March 11, 2008 — As Vice-President Dick Cheney put it Monday, the Bush Administration has been so strong in the Peach State, it even had a Georgia Democrat, Zell Miller, give the keynote speech at the Republican National Convention.

Bush and Cheney won this state solidly in 2000 and 2004, and raised a ton of money here in between. Cheney was the keynoter Monday afternoon at the Georgia Republican Party’s annual President’s Day dinner, which a party spokesman said would raise close to $1 million.

But even among friends of this administration, you get a sense of fatigue these days. The applause was like a good car on a very cold day. It came reliably on every line that was supposed to draw applause, but it started slowly and stretched to get into full gear.

“That’s all right. Don’t hold back,” the vice president joked when a scattering of the Republicans, who paid $750 and up for the occasion, applauded a line about the progress of the state party.

Cheney promised the administration would take “wise and careful steps to revitalize the economy,” and to press on with the war against terrorism.
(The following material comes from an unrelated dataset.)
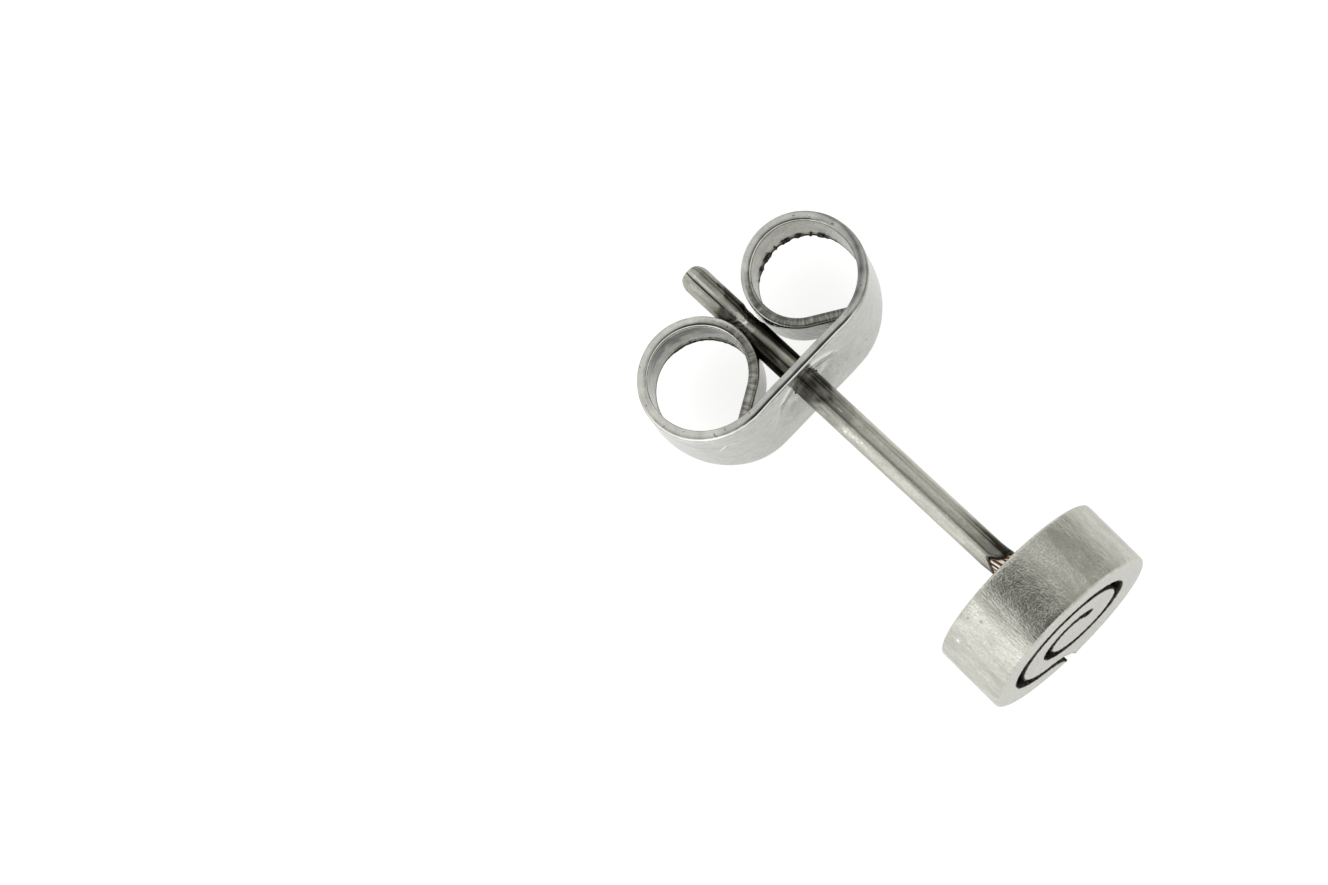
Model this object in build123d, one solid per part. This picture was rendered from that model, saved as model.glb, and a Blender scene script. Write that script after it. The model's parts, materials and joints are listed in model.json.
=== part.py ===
from build123d import *
from math import asin, atan2, ceil, cos, degrees, hypot, radians, sin
import os

# Spiral stud earring in steel: a round disc with a spiral slot cut right through it, a post
# welded to its back, and a curled butterfly clutch that slides on the post.
# Lengths in millimetres, angles in degrees.
# The stud lies as it does on a table: +X from the post's tip to the disc's face, +Z up.

# Disc
disc_diameter = 5.5
disc_thickness = 2.1
disc_edge_break = 0.06
disc_skew = 1.74        # the disc is welded on a little askew to the post, seen from above
disc_offset = 0.07      # and a little to one side

# Slot through the disc, seen from the front
slot_width = 0.29
spiral_outer_radius = 1.83
turn_spacing = 0.52     # how much the radius drops at each half turn
spiral_shift = 0.033    # the pattern's centre is this far off the disc's
spiral_turn = 74.5      # how far the pattern is turned on the post
lead_in_radius = 1.54   # the stretch from the rim curves the other way
lead_in_sweep_angle = 48.0
lead_in_angle = -106.4  # where the lead-in meets the outer arc
half_turn_angle = 17.0  # where the centre changes
inner_end_angle = 32.0

# Post, places measured from the disc's back
post_diameter = 0.8
post_length = 12.28
tip_length = 0.36
tip_flat_diameter = 0.46
groove_place = 10.15
groove_length = 0.8
groove_depth = 0.06
weld_length = 1.0       # the weld flares out towards the disc
weld_flare = 0.2
weld_depth = 0.04       # how deep it bites into the disc's back

# Butterfly clutch: one stamped strip, wide at the plate and narrow in its two curls
clutch_place = 7.75     # from the disc's back to the middle of the plate's thickness
strip_thickness = 0.3
plate_width = 4.68
plate_full_length = 2.16  # the stretch of the plate that has its full width
curl_width = 1.68
taper_length = 4.78     # along the strip, from full width down to the curl's width
curl_radius = 1.55      # to the middle of the strip's thickness
post_clearance = 0.03
tail_gap = 0.06
dimple_diameter = 3.1
dimple_depth = 0.22

# The two curls. bite: how deep the channel for the post is pressed into the curl's side, as a
# share of the strip's thickness; less than nothing where the curl stands off the post.
# opening, middle, closing: radius of each arc as a share of curl_radius, from the plate on.
# tail: angle between the straight end and the plate.
CURL_COLUMNS = ("side", "bite", "opening", "middle", "closing", "tail")
CURLS = (
    (1, -0.033, 1.283, 0.988, 0.905, 33.6),
    (-1, 0.55, 1.284, 1.015, 0.928, 29.3),
)
OPENING_END_ANGLE = 100.0  # turn of the strip where the opening arc ends
MIDDLE_END_ANGLE = 230.0   # and the middle arc
STATION_ANGLE = 20.0  # turn of the strip from one lofted section to the next

# Travel of the clutch along the post
travel_gap = 0.05

# Worked out from these
disc_radius = disc_diameter / 2
post_radius = post_diameter / 2
hole_radius = post_radius + post_clearance
face_plane = Plane(origin=(0, 0, 0), x_dir=(0, 0, -1), z_dir=(1, 0, 0))


def on_circle(centre, radius, angle):
    return (centre[0] + radius * cos(radians(angle)), centre[1] + radius * sin(radians(angle)))


def arc_edge(centre, radius, start, end):
    """An arc of a circle in the plane, from one angle to another, either way round."""
    points = [on_circle(centre, radius, a) for a in (start, (start + end) / 2, end)]
    return ThreePointArc(*points)


def spiral_arcs():
    """Middle line of the slot from the rim inwards: four tangent arcs.

    Each arc is (centre, radius, start angle, end angle, side), side 1 where the slot curves
    round the disc's centre and -1 on the lead-in, which curves the other way.
    """
    middle = (-spiral_shift, 0.0)
    second = on_circle(middle, turn_spacing, half_turn_angle)
    lead = on_circle(middle, spiral_outer_radius + lead_in_radius, lead_in_angle)
    meet = lead_in_angle + 180
    turn = half_turn_angle
    return [
        (lead, lead_in_radius, meet - lead_in_sweep_angle, meet, -1),
        (middle, spiral_outer_radius, lead_in_angle, turn - 360, 1),
        (second, spiral_outer_radius - turn_spacing, turn, turn - 180, 1),
        (middle, spiral_outer_radius - 2 * turn_spacing, turn + 180, inner_end_angle, 1),
    ]


def slot_cutter():
    """The slot as a solid: the arcs offset to both sides, straight out past the rim, round inside."""
    arcs = spiral_arcs()
    half = slot_width / 2
    sides = []
    for out in (half, -half):
        sides.append([arc_edge(c, r + out * side, a, b) for c, r, a, b, side in arcs])
    outer, inner = sides
    start = arcs[0][2]
    run = disc_radius + slot_width
    away = (sin(radians(start)) * run, -cos(radians(start)) * run)
    mouth = []
    for edge in (outer[0], inner[0]):
        near = edge @ 0
        mouth.append((near.X + away[0], near.Y + away[1]))
    centre, radius, _, end, _ = arcs[-1]
    tip = on_circle(centre, radius, end)
    ahead = (tip[0] + half * sin(radians(end)), tip[1] - half * cos(radians(end)))
    cap = ThreePointArc(outer[-1] @ 1, ahead, inner[-1] @ 1)
    lines = [
        Line(mouth[0], outer[0] @ 0),
        Line(mouth[1], inner[0] @ 0),
        Line(mouth[0], mouth[1]),
    ]
    outline = Wire(outer + inner + [cap] + lines)
    flat = Face(outline).rotate(Axis.Z, spiral_turn)
    cutter = extrude(flat, disc_thickness * 2, both=True)
    return face_plane * cutter


def disc():
    """Round plate with broken edges, its back at x = 0, cut right through by the slot."""
    profile = make_face(Polyline(
        (0, 0), (0, disc_radius), (disc_thickness, disc_radius), (disc_thickness, 0), close=True))
    corners = profile.vertices().sort_by(Axis.Y)[-2:]
    blank = revolve(fillet(corners, disc_edge_break), Axis.X)
    cut = blank - slot_cutter()
    return Pos(0, -disc_offset, 0) * Rot(0, 0, -disc_skew) * cut


def post():
    """Turned profile: weld flare, wire, clutch groove and blunt rounded tip, along -X."""
    groove_start = groove_place - groove_length / 2
    groove_end = groove_place + groove_length / 2
    tip_start = post_length - tip_length
    foot = post_radius + weld_flare
    edges = [
        Line((weld_depth, 0), (weld_depth, foot)),
        Line((weld_depth, foot), (0, foot)),
        Bezier((0, foot), (-weld_length / 2, post_radius), (-weld_length, post_radius)),
        Line((-weld_length, post_radius), (-groove_start, post_radius)),
        ThreePointArc(
            (-groove_start, post_radius),
            (-groove_place, post_radius - groove_depth),
            (-groove_end, post_radius)),
        Line((-groove_end, post_radius), (-tip_start, post_radius)),
        TangentArc((-tip_start, post_radius), (-post_length, tip_flat_diameter / 2), tangent=(-1, 0)),
        Line((-post_length, tip_flat_diameter / 2), (-post_length, 0)),
        Line((-post_length, 0), (weld_depth, 0)),
    ]
    return revolve(Face(Wire(edges)), Axis.X)


def strip_width(place):
    """Width of the strip at a distance along it from the plate's middle."""
    share = (abs(place) - plate_full_length / 2) / taper_length
    share = min(max(share, 0.0), 1.0)
    eased = share * share * (3 - 2 * share)
    return plate_width + (curl_width - plate_width) * eased


def curl_arcs(curl):
    """Middle line of one curl: three tangent arcs, then the straight tail.

    In the plane of the curl, along is the distance from the post's axis and back the distance
    behind the plate's middle, towards the post's tip. The strip's heading turns from 0 at the
    plate, through 90 where it points at the tip, to 360 less the tail's angle.
    """
    opening = curl["opening"] * curl_radius
    middle = curl["middle"] * curl_radius
    closing = curl["closing"] * curl_radius
    touch = post_radius + strip_thickness * (0.5 - curl["bite"])
    start = touch + closing
    start -= (opening - middle) * sin(radians(OPENING_END_ANGLE))
    start -= (middle - closing) * sin(radians(MIDDLE_END_ANGLE))
    first = (start, opening)
    second = (
        first[0] + (opening - middle) * sin(radians(OPENING_END_ANGLE)),
        first[1] - (opening - middle) * cos(radians(OPENING_END_ANGLE)))
    third = (
        second[0] + (middle - closing) * sin(radians(MIDDLE_END_ANGLE)),
        second[1] - (middle - closing) * cos(radians(MIDDLE_END_ANGLE)))
    arcs = [
        (first, opening, 0.0, OPENING_END_ANGLE),
        (second, middle, OPENING_END_ANGLE, MIDDLE_END_ANGLE),
        (third, closing, MIDDLE_END_ANGLE, 360 - curl["tail"]),
    ]
    return start, arcs


def curl_point(centre, radius, heading):
    """Point of the middle line where the strip has this heading."""
    return (
        centre[0] + radius * sin(radians(heading)),
        centre[1] - radius * cos(radians(heading)))


def section(point, heading, width, side):
    """The strip's cross-section at a point of the middle line."""
    normal = Vector(cos(radians(heading)), side * sin(radians(heading)), 0)
    ahead = Vector(-sin(radians(heading)), side * cos(radians(heading)), 0)
    plane = Plane(origin=(-point[1], side * point[0], 0), x_dir=normal, z_dir=ahead)
    return plane * Rectangle(strip_thickness, width)


def curl(values):
    """One curl: each arc lofted through a few sections, and the tail's straight end."""
    side = values["side"]
    start, arcs = curl_arcs(values)
    place = start
    solid = Part()
    for centre, radius, begin, end in arcs:
        count = ceil((end - begin) / STATION_ANGLE)
        sections = []
        for step in range(count + 1):
            heading = begin + (end - begin) * step / count
            along = place + radius * radians(heading - begin)
            point = curl_point(centre, radius, heading)
            sections.append(section(point, heading, strip_width(along), side))
        solid += loft(sections)
        place += radius * radians(end - begin)
    angle = radians(values["tail"])
    room = point[1] - strip_thickness / 2 - tail_gap - cos(angle) * strip_thickness / 2
    solid += extrude(sections[-1], room / sin(angle))
    return start, solid


def plate(start_left, start_right):
    """Flat middle of the strip, with a dimple pressed in towards the curls round the hole."""
    full = plate_full_length / 2
    places = [-start_left, -full, full, start_right]
    places = sorted(place for place in places if -start_left <= place <= start_right)
    upper = [(place, strip_width(place) / 2) for place in places]
    corners = upper + [(place, -half) for place, half in reversed(upper)]
    thick = strip_thickness / 2
    outline = [(thick, y, z) for y, z in corners]
    blank = extrude(make_face(Polyline(*outline, close=True)), strip_thickness, dir=(-1, 0, 0))
    ball_radius = (dimple_diameter ** 2 / 4 + dimple_depth ** 2) / (2 * dimple_depth)
    hollow = Pos(thick + ball_radius - dimple_depth, 0, 0) * Sphere(ball_radius)
    boss = Pos(ball_radius - thick - dimple_depth, 0, 0) * Sphere(ball_radius)
    keep = Pos(-thick - dimple_depth, 0, 0) * Cylinder(
        dimple_diameter, 2 * (dimple_depth + thick), rotation=(0, 90, 0))
    return blank + (boss & keep) - hollow


def clutch():
    """The whole curled strip in the post's frame, bored for the post from end to end."""
    starts = []
    curls = []
    for row in CURLS:
        start, solid = curl(dict(zip(CURL_COLUMNS, row)))
        starts.append(start)
        curls.append(solid)
    strip = plate(starts[1], starts[0]) + curls[0] + curls[1]
    reach = 4 * curl_radius + post_length
    bore = Cylinder(hole_radius, reach, rotation=(0, 90, 0))
    return Pos(-clutch_place, 0, 0) * (strip - bore)


def rest_pitch():
    """How far the post slopes down to its tip when the disc and the plate touch the table."""
    reach = clutch_place + strip_thickness / 2 + disc_edge_break
    drop = disc_radius - disc_edge_break - plate_width / 2
    return degrees(atan2(drop, reach) + asin(disc_edge_break / hypot(reach, drop)))


def build():
    pitch = rest_pitch()
    tilt = Rot(0, -pitch, 0)
    stud = tilt * (disc() + post())
    nut = tilt * clutch()
    boxes = [stud.bounding_box(), nut.bounding_box()]
    low = [min(getattr(b.min, axis) for b in boxes) for axis in "XYZ"]
    high = [max(getattr(b.max, axis) for b in boxes) for axis in "XYZ"]
    lift = Pos(-(low[0] + high[0]) / 2, -(low[1] + high[1]) / 2, -low[2])
    return pitch, lift, {"spiral_stud": lift * stud, "butterfly_clutch": lift * nut}


pitch, lift, nodes = build()
os.makedirs("parts", exist_ok=True)
for name, shape in nodes.items():
    export_step(shape, f"parts/{name}.step")

base = lift.position
print("slope of the post", round(pitch, 4), "post meets the disc at", base.X, base.Y, base.Z)
print("clutch to the weld", clutch_place - strip_thickness / 2 - weld_length - travel_gap)
reach_back = clutch_place + strip_thickness / 2 + dimple_depth
print("clutch to the tip", post_length - tip_length - reach_back)
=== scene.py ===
"""Looks of the spiral stud earring: brushed disc with a spiral slot, drawn post, stamped clutch.

Every shape is worked out in the stud's own axes, in millimetres, from the point where the post
meets the disc: x along the post towards the disc's face, y across it, z up. seat() puts those
points into the frame, in metres. The sizes are those of the part's source, save for the rounding
of the disc's rim and the depth of the channel that the post leaves in the curls.
"""
import json

import bmesh
import bpy
import numpy as np
from mathutils import Matrix


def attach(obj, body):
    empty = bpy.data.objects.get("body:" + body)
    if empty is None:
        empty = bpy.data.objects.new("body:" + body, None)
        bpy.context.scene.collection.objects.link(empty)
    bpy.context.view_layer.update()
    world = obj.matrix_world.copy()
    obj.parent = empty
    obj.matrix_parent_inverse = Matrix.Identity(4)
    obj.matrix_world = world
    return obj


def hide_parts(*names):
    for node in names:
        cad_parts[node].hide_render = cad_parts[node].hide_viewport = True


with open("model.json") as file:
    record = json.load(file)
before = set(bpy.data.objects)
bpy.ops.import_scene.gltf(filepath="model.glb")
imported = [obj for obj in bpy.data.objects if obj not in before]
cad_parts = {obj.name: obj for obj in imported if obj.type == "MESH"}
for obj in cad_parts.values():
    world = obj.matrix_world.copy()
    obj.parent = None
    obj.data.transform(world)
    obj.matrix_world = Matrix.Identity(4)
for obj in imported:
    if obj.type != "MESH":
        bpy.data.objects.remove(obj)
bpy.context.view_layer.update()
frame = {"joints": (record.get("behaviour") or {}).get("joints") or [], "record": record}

MM = 0.001
merge_distance = 2e-4 * MM

# Disc and its slot
disc_radius = 2.75
disc_thickness = 2.1
disc_skew = 1.74
disc_offset = 0.07
rim_round = 0.08
slot_round = 0.018
slot_width = 0.29
spiral_outer_radius = 1.83
turn_spacing = 0.52
spiral_shift = 0.033
spiral_turn = 74.5
lead_in_radius = 1.54
lead_in_sweep = 48.0
lead_in_angle = -106.4
half_turn_angle = 17.0
inner_end_angle = 32.0
outline_step = 0.024
corner_softness = 0.018
mouth_reach = 0.35
wall_jag = 0.016
wall_lumps = 0.010
wall_teeth = 0.05
wall_drift = 0.05
rim_waves = 0.0015

# Post
post_radius = 0.4
post_length = 12.28
post_root = 0.03
tip_flat_radius = 0.23
tip_length = 0.36
tip_round = 0.05
groove_place = 10.15
groove_length = 0.8
groove_depth = 0.06
weld_length = 1.0
weld_flare = 0.2
weld_pool = 0.63
pool_rise = 0.26
neck_lean = 0.045
ridge_height = 0.018
fold_depth = 0.035
fold_width = 0.035
dent_depth = 0.012
wire_grain = 0.0012
turn_points = 241

# Clutch
clutch_place = 7.75
strip_thickness = 0.3
plate_width = 4.68
plate_full_length = 2.16
curl_width = 1.68
taper_length = 4.78
curl_radius = 1.55
hole_radius = 0.43
channel_radius = 0.415
hole_lip = 0.02
tail_gap = 0.06
dimple_radius = 1.55
dimple_flat = 0.55
dimple_depth = 0.22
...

But most of his speech was dedicated either to preserving the administration’s accomplishments -- in the form of the Bush tax cuts and the foreign intelligence surveillance law, both of which are in peril in the Democratic Congress – or attempt to set the stage for history to judge the administration more favorably than recent polls.

“The nation and the world have seen the character and resolve of our president. Only a few presidents in history have been called on to make so many urgent and serious decisions. He has faced them all with the kind of realism, fairmindedness and decency that Americans expect of their president,” Cheney said.

He asserted that “the absence of another 9/11 is not an accident, it’s an achievement” brought about in part by the “wise decisions” of the president.

Cheney asserted again that the Iraq surge is working, and pledged not to begin a draw-down of troops until it was advisable.

“On behalf of the president, I can assure you the decision will be made based on what’s right for our security and what’s best for our troops,  without regard to polls, elite opinions or flipflops by politicians,” Cheney said.

Which was about as close as the vice president got to a campaign line. While he promised that he and Bush would be available to campain for Republicans this year, although, “with an economy to strengthen and a war to fight,” their time was limited. No one in the crowd seemed visibly disappointed.